Jetzt liegen wir wieder am Steg in Longyearbyen, haben soeben den Supermarkt geplündert, und segeln wohl morgen oder übermorgen westwärts gen Barentsburg. Sobald wir dann den Isfjord verlassen und auf Südkurs gehen können, wird es erstmal wieder nur Blogbeiträge via Satellit und ohne Bebilderung und Zeilenschaltungen geben.

SY Gretchen Due
August 8th, 2023 at 5:31 pm

Super schöne Bilder und toll geschrieben! Wir sind ganz begeistert über euer Reiseziel! Kommt gut und sicher wieder rüber! Liebe Grüße vom Gretchen

Heidi wulf
August 8th, 2023 at 8:25 am

Phantastische Bilder einer Urlandschaft. Wuenschen euch guten Wind für den Kurs gen Süden. Lbgr hup

Svenja
August 8th, 2023 at 8:20 am

Ich schließe mich Philipps Kommentar an, genau das hatte ich bei dem Foto auch gedacht.
Ich drücke euch die Daumen dass ihr ein gutes Wetterfenster für eure Rückfahrt erwischt.
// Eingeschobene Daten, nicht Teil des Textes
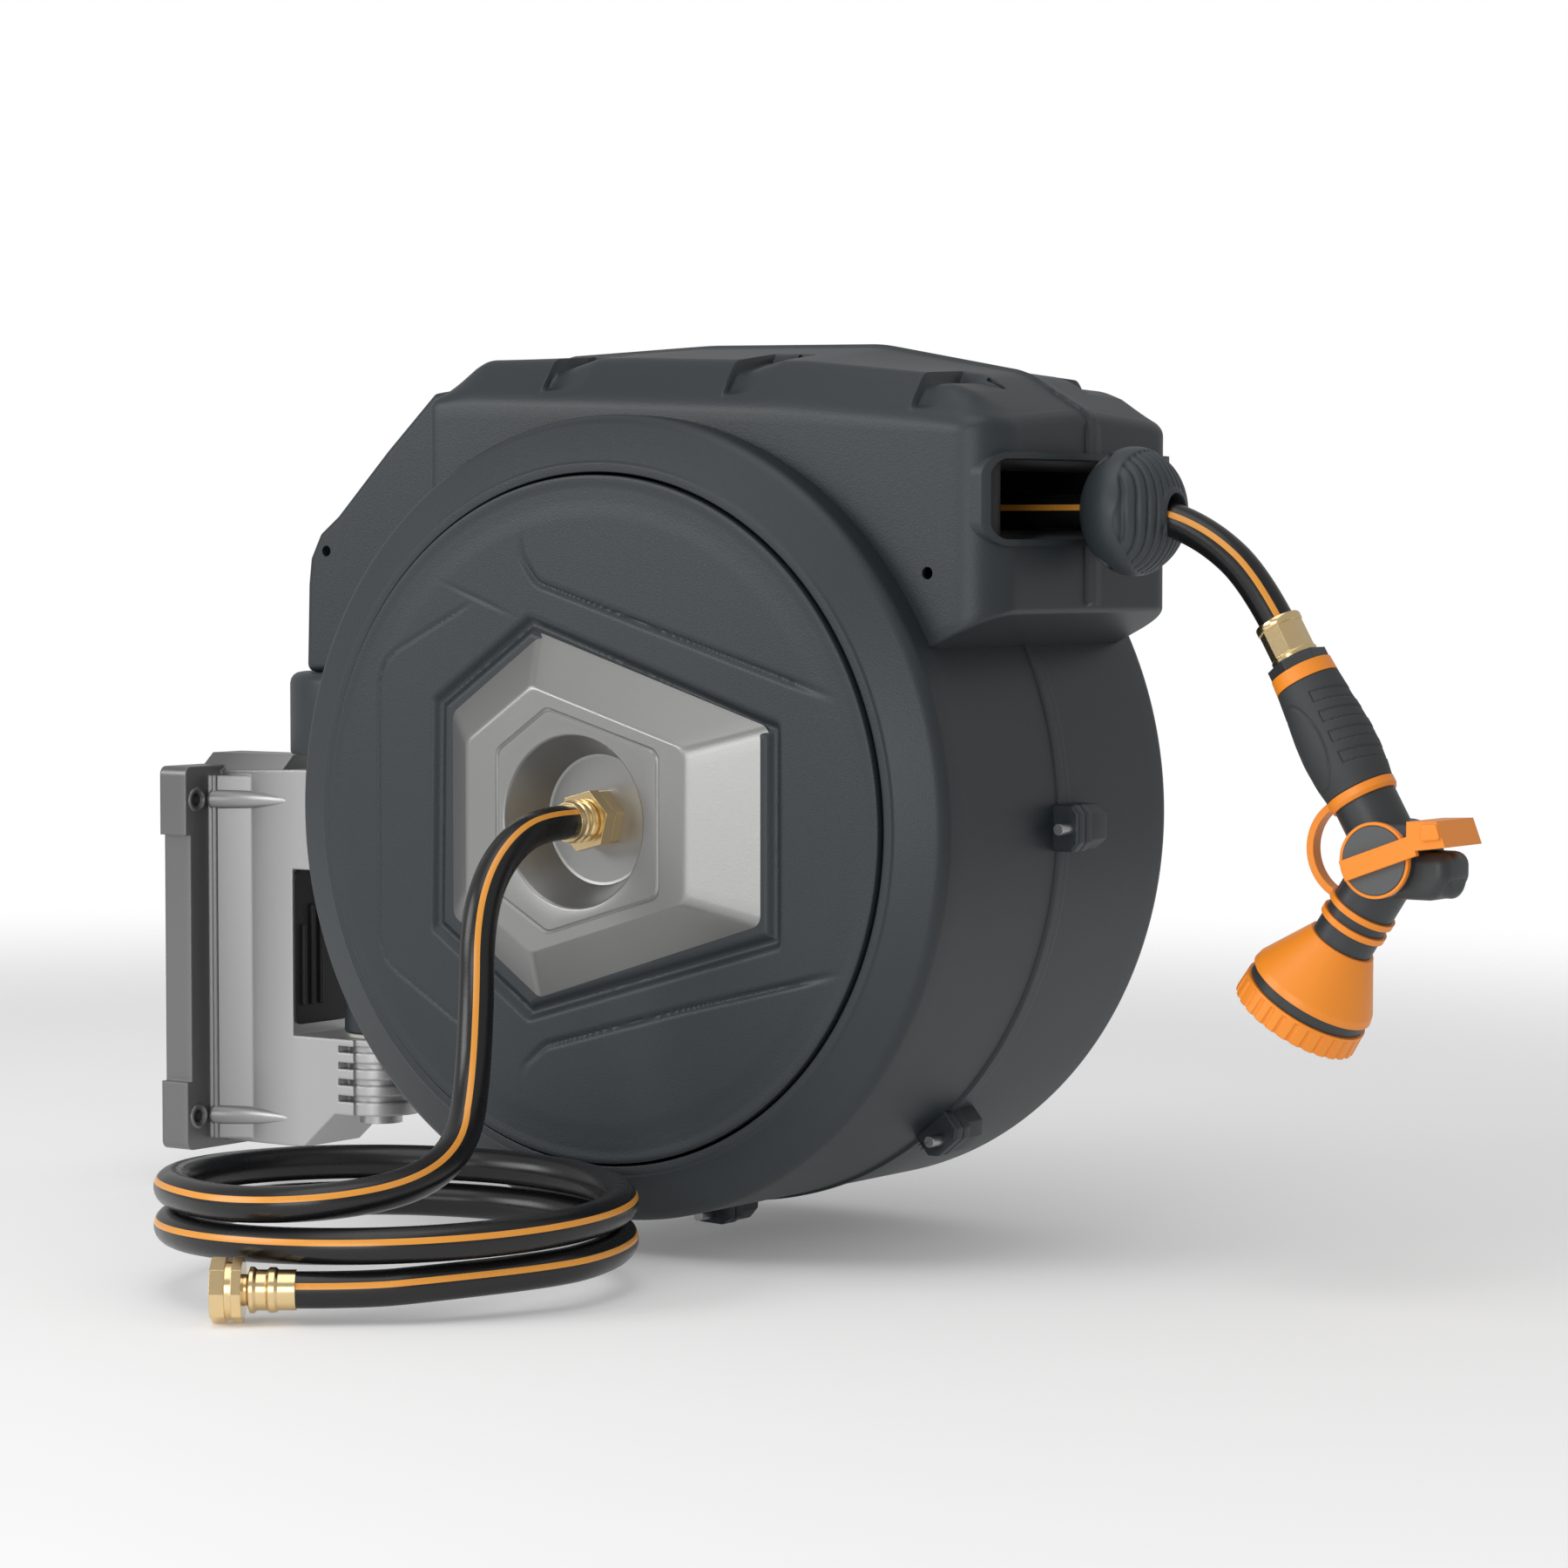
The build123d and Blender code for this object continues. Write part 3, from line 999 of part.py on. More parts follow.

Die Berichte in den Nachrichten über das Sturmtief in Skandinavien hören sich nicht kuschelig an, wenn man nicht schön warm und trocken in den eigenen 4 Wänden sitzt.

Philipp
August 7th, 2023 at 12:06 pm

Wie klein das Schiff vor der weissen Wand aussieht! Wunderbare Bilder, tolle Berichte!

Mermaid
August 7th, 2023 at 9:10 am

Das sieht sooo schön aus. Habt noch viel Spaß.